Anne Frank House

When it comes to recent history, there may be no more endearing a figure than Anne Frank. A Jewish girl who was born in Frankfurt, Anne relocated to Amsterdam with her parents in 1933 in hopes of escaping Nazi Germany. That was all well and fine until the Nazis eventually gained power in the Netherlands, which began in 1940. With Jewish persecution increasing in 1942, Anne’s father, Otto Frank, moved his family into hiding in his office building. For two years, the Frank family maintained silence as best they could, sharing the space with the van Pels family and a man named Fritz Pfeffer. During these two years, young Anne, who dreamed of being a writer, kept a most remarkable journal recording her thoughts on a range of topics, including her family and her hiding companions. Now a monumental book, Anne’s journal is both inspirational and heart wrenching, especially when one considers the fate that Anne and most of her family members met in the end. Today, visitors to Amsterdam can visit the Anne Frank House Museum, which is housed in the very building where Anne and her family sought refuge. It’s truly one of the top Amsterdam attractions, and something you won’t want to miss when enjoying Amsterdam travel.

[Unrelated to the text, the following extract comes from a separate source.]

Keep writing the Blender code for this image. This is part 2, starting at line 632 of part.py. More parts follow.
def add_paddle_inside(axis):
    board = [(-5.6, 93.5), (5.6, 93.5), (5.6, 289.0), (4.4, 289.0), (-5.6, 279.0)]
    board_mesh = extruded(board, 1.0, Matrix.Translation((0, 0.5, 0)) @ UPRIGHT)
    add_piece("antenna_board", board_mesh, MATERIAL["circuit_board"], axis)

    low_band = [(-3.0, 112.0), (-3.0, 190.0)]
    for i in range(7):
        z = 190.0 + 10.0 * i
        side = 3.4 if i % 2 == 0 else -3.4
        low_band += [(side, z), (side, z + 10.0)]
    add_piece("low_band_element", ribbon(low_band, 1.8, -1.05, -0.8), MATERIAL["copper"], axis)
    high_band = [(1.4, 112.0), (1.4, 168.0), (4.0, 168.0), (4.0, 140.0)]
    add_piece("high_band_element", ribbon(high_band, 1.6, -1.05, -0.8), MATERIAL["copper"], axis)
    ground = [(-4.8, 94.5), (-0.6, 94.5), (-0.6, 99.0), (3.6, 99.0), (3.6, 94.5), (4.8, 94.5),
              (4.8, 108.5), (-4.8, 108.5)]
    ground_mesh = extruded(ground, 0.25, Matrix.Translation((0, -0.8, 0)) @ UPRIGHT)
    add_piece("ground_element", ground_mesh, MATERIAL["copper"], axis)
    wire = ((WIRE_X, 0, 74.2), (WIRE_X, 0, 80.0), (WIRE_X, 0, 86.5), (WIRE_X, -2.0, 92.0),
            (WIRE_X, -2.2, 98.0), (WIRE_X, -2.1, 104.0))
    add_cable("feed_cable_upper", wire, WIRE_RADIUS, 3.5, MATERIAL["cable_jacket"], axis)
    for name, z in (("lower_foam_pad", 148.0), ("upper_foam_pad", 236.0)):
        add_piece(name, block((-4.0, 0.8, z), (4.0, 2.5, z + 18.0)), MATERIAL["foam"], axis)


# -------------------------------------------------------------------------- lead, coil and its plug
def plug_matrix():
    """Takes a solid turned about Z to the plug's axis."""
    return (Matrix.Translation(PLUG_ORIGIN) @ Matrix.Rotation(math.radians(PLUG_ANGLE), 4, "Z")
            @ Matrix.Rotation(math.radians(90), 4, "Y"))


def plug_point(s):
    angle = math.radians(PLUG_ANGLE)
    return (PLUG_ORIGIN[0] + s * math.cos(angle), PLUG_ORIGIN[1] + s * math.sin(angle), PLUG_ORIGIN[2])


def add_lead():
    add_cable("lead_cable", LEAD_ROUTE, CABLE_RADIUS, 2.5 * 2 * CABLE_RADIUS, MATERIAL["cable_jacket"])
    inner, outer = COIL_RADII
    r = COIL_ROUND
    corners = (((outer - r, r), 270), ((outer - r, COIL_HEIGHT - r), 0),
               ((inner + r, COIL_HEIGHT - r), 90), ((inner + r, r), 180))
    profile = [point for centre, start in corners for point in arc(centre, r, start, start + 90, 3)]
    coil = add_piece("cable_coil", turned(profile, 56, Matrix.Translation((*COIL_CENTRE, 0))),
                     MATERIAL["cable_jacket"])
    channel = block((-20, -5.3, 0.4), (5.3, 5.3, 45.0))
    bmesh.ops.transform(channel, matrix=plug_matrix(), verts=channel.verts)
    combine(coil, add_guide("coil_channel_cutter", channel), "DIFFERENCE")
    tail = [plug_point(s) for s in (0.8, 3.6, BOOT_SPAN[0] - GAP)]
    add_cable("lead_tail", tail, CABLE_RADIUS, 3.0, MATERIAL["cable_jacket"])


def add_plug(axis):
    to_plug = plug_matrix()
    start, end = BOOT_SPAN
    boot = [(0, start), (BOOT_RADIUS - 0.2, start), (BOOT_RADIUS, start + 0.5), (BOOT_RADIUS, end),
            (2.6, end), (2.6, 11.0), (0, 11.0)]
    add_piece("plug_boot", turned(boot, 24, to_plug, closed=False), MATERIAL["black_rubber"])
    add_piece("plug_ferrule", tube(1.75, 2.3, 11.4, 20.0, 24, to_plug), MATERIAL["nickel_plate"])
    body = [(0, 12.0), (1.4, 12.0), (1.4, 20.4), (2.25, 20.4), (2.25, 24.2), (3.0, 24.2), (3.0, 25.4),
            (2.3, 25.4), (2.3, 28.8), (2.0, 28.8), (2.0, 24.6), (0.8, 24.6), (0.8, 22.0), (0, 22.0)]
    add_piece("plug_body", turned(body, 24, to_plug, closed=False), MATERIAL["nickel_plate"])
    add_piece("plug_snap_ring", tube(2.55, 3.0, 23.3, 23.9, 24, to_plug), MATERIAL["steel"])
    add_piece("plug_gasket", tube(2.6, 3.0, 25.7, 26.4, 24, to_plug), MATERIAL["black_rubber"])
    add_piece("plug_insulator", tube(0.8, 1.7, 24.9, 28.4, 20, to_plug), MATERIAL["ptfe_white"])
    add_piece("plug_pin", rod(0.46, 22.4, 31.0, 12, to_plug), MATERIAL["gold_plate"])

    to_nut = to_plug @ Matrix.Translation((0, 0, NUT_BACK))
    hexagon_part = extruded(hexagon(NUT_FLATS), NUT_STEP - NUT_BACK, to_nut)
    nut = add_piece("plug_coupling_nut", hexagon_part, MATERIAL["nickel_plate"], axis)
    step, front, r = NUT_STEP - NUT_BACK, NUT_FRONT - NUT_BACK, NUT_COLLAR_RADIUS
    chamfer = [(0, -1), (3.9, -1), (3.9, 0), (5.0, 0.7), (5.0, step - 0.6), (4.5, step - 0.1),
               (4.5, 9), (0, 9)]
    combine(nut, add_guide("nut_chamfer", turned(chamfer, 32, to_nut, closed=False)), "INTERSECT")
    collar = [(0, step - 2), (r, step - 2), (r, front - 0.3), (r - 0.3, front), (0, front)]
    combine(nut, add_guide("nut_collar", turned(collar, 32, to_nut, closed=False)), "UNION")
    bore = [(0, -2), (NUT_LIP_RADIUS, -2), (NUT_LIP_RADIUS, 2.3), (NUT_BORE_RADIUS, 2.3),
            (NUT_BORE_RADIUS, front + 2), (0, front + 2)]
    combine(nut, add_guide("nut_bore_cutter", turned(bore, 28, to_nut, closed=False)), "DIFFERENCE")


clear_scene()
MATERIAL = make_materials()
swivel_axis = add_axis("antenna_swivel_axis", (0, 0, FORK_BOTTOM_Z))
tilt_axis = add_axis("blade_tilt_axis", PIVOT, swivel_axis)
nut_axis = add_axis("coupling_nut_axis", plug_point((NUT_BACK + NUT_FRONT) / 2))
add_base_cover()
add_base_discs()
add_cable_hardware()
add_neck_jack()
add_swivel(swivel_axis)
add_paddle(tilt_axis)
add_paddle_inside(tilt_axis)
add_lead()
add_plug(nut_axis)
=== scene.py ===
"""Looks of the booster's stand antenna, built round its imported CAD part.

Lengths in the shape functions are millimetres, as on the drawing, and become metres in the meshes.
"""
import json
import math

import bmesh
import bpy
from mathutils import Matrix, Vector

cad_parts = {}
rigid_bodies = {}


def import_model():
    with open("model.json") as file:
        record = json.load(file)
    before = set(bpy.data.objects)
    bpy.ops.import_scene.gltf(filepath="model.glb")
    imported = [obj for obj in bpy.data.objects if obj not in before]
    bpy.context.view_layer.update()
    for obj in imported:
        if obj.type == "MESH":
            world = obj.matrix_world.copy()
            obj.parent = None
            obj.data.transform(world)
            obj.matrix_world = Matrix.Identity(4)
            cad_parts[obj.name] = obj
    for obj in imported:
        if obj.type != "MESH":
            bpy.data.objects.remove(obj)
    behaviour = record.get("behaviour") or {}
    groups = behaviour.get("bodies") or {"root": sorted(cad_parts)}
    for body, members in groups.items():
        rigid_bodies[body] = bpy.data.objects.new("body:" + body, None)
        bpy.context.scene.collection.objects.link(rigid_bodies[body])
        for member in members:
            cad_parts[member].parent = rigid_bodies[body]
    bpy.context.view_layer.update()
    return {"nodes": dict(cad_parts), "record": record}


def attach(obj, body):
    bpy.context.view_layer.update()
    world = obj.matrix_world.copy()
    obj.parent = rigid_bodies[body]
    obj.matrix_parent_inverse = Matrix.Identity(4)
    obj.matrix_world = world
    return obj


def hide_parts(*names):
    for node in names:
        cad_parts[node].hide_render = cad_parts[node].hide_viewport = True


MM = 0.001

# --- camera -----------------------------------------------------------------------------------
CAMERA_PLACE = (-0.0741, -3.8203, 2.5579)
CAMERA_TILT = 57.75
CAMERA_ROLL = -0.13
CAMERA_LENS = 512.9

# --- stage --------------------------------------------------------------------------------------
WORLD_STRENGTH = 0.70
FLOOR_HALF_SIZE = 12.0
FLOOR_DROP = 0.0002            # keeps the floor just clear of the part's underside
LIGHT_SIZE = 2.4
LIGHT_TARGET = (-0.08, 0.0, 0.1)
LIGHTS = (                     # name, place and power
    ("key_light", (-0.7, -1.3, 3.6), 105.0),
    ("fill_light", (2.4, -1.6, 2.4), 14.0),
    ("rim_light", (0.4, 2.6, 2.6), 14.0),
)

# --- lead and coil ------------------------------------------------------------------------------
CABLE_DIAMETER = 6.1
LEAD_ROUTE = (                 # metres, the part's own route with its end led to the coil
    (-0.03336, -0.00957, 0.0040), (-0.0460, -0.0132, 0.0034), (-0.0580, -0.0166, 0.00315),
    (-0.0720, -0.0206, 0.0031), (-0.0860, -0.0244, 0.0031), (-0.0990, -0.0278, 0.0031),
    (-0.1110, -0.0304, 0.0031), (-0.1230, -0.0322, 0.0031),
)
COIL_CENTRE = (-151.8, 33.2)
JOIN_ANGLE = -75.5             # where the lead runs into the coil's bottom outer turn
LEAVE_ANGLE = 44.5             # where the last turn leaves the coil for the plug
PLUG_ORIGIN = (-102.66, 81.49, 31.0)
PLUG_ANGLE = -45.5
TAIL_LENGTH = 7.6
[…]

It was the morning of August 4, 1944, when German police finally raided the Achterhuis, which was the name of the Frank’s building hideout. Supposedly, these Nazi officials were made aware of the Jewish “prisoners” by an unknown source. After being rounded up and interrogated, the Frank family, the van Pels, and Mr. Pfeffer were sent on to concentration camps. Both Anne and her sister Margot died of typhus in the camps, and sadly, their deaths came not long before the end of the Second World War. Amazingly enough, Anne Frank’s diary survived the war, as did her father, who was gifted the diary by a friend who had found and kept it. In 1947, the first edition of Anne Frank: The Diary of a Young Girl was released in Dutch. Since that initial printing, it has been published in some 60 different languages. As amazing as the journal is, so is the chance to visit the actual house where Anne hid out, which is now the Anne Frank House Museum.

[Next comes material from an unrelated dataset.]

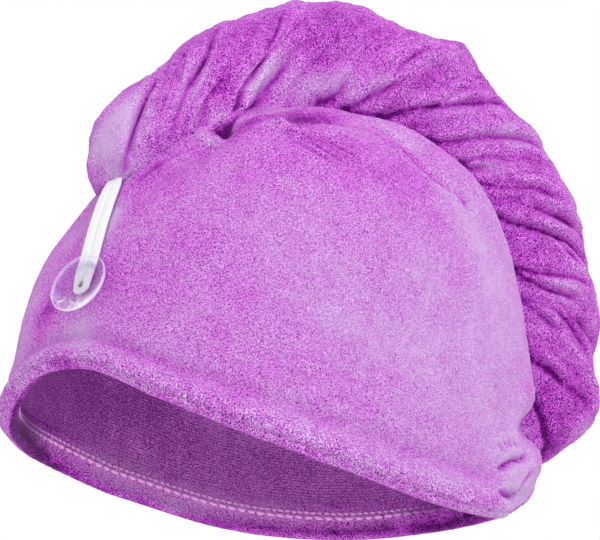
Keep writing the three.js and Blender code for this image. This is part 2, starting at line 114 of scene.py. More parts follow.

# Sharp creases (negative) and crests (positive) of the cap.
# points along the line; half width; height; darkening, which is painted shade (below zero, a
# painted highlight)
CAP_LINES = [
    ([(64.4, -63.1, 9.7), (68.3, -59.1, 12.5), (71.2, -57.9, 14.5), (74.5, -56.8, 15.8),
      (77.4, -56.4, 17.2), (78.9, -56.5, 18.6)], 1.2, -2.6, 2.8),
    ([(65.2, -61.5, 1.4), (69.7, -58.3, 2.1), (75.7, -53.6, 3.6), (79.2, -52.7, 6.3),
      (79.4, -55.1, 7.9), (81.3, -55.2, 10.5), (82.8, -55.2, 13.4)], 1.35, -2.8, 3),
    ([(66.8, -62.7, 6.3), (69.7, -62.7, 8), (73.7, -61, 11.3)], 3.2, 1.8, -0.2),
    ([(62, -63.7, 18.1), (65.3, -62.5, 16.8)], 0.85, -1.1, 1.2),
    ([(64.7, -62.7, 20), (67.9, -61.6, 18.7)], 0.85, -1.1, 1.2),
    ([(67.6, -61.6, 21.2), (70.2, -60.7, 19.7)], 0.85, -1.1, 1.2),
    ([(71.2, -59.7, 21.9), (73.1, -59.2, 20.6)], 0.85, -1.1, 1.2),
    ([(-46.6, -47.3, 105.7), (-44.6, -48, 108.4), (-35.9, -51.6, 114.7), (-34.4, -55.2, 111.9),
      (-32.2, -58.1, 110.3), (-29.4, -60.2, 109.9), (-24.7, -61.8, 110.2), (-18.1, -61.5, 112),
      (-11.3, -59.4, 115.4)], 2.4, 1.7, -0.35),
    ([(-47, -26.2, 111.9), (-44.6, -25.7, 111.2), (-42.9, -26.6, 110.4),
      (-42.4, -30.1, 110)], 2.4, -3.2, 2.6),
    ([(-44.6, -25.7, 113.9), (-42.4, -26.4, 113.3), (-42.4, -30.5, 111)], 2.8, -2.2, 2.2),
    ([(-43, -36, 112.5), (-40.5, -34, 115.5), (-37, -33, 118.5)], 3.6, -0.6, 0.7),
    ([(-38.5, -28, 120.5), (-41.5, -28.5, 118), (-44, -28.2, 115.6),
      (-45.5, -28, 112.5)], 2.3, -1.4, 1.5),
    ([(-31, -52, 117), (-26, -46.5, 120), (-20, -46, 121.5), (-14, -48, 121.5),
      (-8, -50, 121)], 4.4, -1.6, 0.3),
    ([(-33, -55, 114.6), (-29, -54, 116), (-20, -50, 118.5), (-13, -51, 119.5)], 2.4, -1.4, 0.6),
    ([(-51.8, -27.2, 109.7), (-50.8, -29.5, 107.9), (-49.1, -30.5, 106.3),
      (-51.3, -29.6, 105.1)], 2.2, 1.5, -0.5),
    ([(-5.9, -49.5, 123.5), (1.8, -50.8, 124), (9.1, -53.1, 122.6), (16.7, -55.4, 119),
      (24, -58.6, 113.4), (32, -60.8, 106.9), (40, -60.3, 102.4)], 6, 0, -0.3),
    ([(0.1, -50.8, 123.5), (3.8, -51.8, 122.8), (7.4, -53.3, 121.2), (10, -54.9, 119.3),
      (12.9, -56.2, 117.2), (14.6, -58, 114.6)], 1.2, -0.8, 0.6),
    ([(11.8, -56.8, 116.3), (15.2, -58.8, 113), (19.2, -59.8, 110.2), (24, -60.9, 107.5),
      (30.3, -61, 105.5), (37, -60.6, 103.8)], 1.3, -0.9, 0.7),
    ([(38.1, -60.3, 103.4), (39.5, -60.4, 102.3)], 1.7, -0.9, 1.2),
    ([(-29.7, -60, 107.3), (-16.4, -66.6, 100)], 0.8, -0.7, 0.7),
    ([(-27.3, -61.1, 108.5), (-13.8, -66, 102.4)], 0.8, -0.7, 0.7),
    ([(-31.2, -59, 104.8), (-19.6, -66.9, 97.8)], 0.8, -0.7, 0.7),
    ([(-23.9, -62, 109.3), (-11.1, -65.3, 104.1)], 0.8, -0.7, 0.7),
    ([(77.9, -51.7, 58.1), (76, -53.6, 54.2), (74.1, -55.6, 50.4)], 1.4, -0.7, 0.3),
    ([(-59, -26, 103), (-64, -23.5, 97.5), (-68.5, -20.5, 91.5), (-71, -20, 87.5)], 2, -0.5, 0.45),
]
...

Inside the Anne Frank House
Inside the Anne Frank House  Image: archer10 (Dennis) 80M Views (flickr), CC BY-SA 2.0

The Anne Frank House is located in the heart of the city at Prinsengracht 263. Though it was an office building at the time of hiding, the Anne Frank House was also a standard canal house, and it appears as such to this day. Exploring the Anne Frank House Museum is both eerie and intriguing. The rooms are still very much as they were, predominantly bare and indicative of just how rough life must have been in hiding. Among the most interesting exhibits on display here are the pin-up photos that Anne hung when still alive. One of the photos is of Deanna Durbin, who was Anne’s favorite silver-screen star. The others are of Princess Margaret and Princess Elizabeth of England. An Anne Frank House tour will likely leave you a bit sad and melancholic, though at the same time it encourages inspiration. What Anne and her fellow captives had to endure was most definitely an affront on basic human rights, and thanks to reminders like the Anne Frank House, the world can stay aware of just what can happen when human rights are thrown to the wayside.

The Anne Frank House Amsterdam experience will certainly leave an impact on you. When visiting Amsterdam, you can pass by the museum any day you please, as it is open daily from 9 a.m. Depending on the day or season, the museum closes at 7 p.m., 9 p.m., or 10 p.m. It can get quite busy in the summers, so if you don’t want to wait for a long time in line, you might choose to show up a bit early. Though showing early won’t exactly guarantee small lines, it’s a good idea nonetheless. The admission prices are very reasonable, and when you consider the magnitude of this place, it seems hard to put a price on it anyhow. Before or after your Anne Frank House tour, you might wander over to nearby Westermarkt, where you will find a bronze Anne Frank sculpture.

There are more than 40 museums in Amsterdam, including the Anne Frank House, so you can satisfy a range of cultural interests when exploring the city. Perhaps you’ll also be up for a tour of the Amsterdam canals or for a side trip to the Artis Zoo. And, no trip to Amsterdam would be complete without at least a few minutes spent hanging out in DAM Square, where you can marvel at the architectural splendor of the surrounding buildings. Pair an Anne Frank House tour with some of the other great Amsterdam attractions, and you"re in for an excellent day.